Ungeachtet dessen kam die belangte Behörde zum Ergebnis, dass die bekämpften Maßnahmen gerechtfertigt gewesen seien, weil sie in § 39 Abs. 3 Z 1 FPG ihre gesetzliche Deckung fänden. Allerdings wird die auf eine untaugliche Grundlage gestützte Festnahme und Anhaltung nicht dadurch zu einer rechtmäßigen Maßnahme, dass eine andere (aber nicht herangezogene) Rechtsgrundlage zur Verfügung gestanden wäre (vgl. idS zu einem Festnahmeauftrag das hg. Erkenntnis vom 19. Mai 2011, Zlen. 2009/21/0214, 0224). Demzufolge hätte die belangte Behörde die bekämpften Maßnahmen für rechtswidrig erklären müssen.
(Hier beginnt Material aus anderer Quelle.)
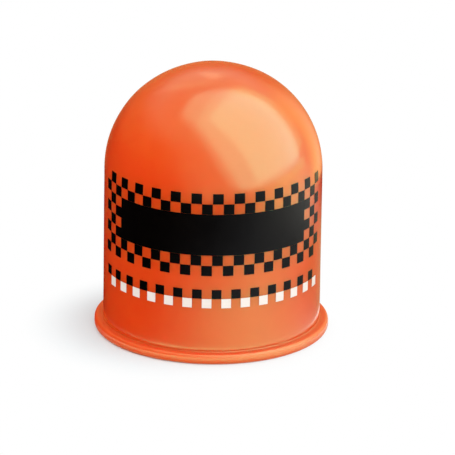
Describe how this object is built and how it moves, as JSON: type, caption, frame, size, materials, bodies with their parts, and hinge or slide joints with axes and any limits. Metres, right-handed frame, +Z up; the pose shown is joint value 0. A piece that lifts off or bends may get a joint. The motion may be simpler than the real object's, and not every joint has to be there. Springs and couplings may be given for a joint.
{
  "type": "tow ball cover",
  "caption": "Soft moulded cap that slips over a tow ball: a round wall closed by a dome, with a rounded rim around its open end.",
  "frame": {"origin": "on the axis, in the plane of the rim's flat underside", "axes": "+Z up the cover's axis towards the top of the dome; the cover is turned about Z, and -Y is the side that faces the camera"},
  "size_m": [0.0606, 0.0606, 0.0702],
  "materials": {
    "soft_pvc": "glossy orange soft PVC, straight from a polished mould",
    "black_ink": "black pad-print ink on the front of the wall, glossy when dry",
    "white_ink": "white pad-print ink on the front of the wall, glossy when dry"
  },
  "bodies": {
    "root": {"cover": "soft_pvc"}
  },
  "joints": []
}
Der angefochtene Bescheid war daher wegen Rechtswidrigkeit seines Inhaltes nach § 42 Abs. 2 Z 1 VwGG aufzuheben.
Der Kostenzuspruch gründet sich auf die §§ 47 ff VwGG in Verbindung mit der VwGH-Aufwandersatzverordnung 2008. Das auf den gesonderten Ersatz der Umsatzsteuer gerichtete Mehrbegehren findet darin keine Deckung und war daher abzuweisen.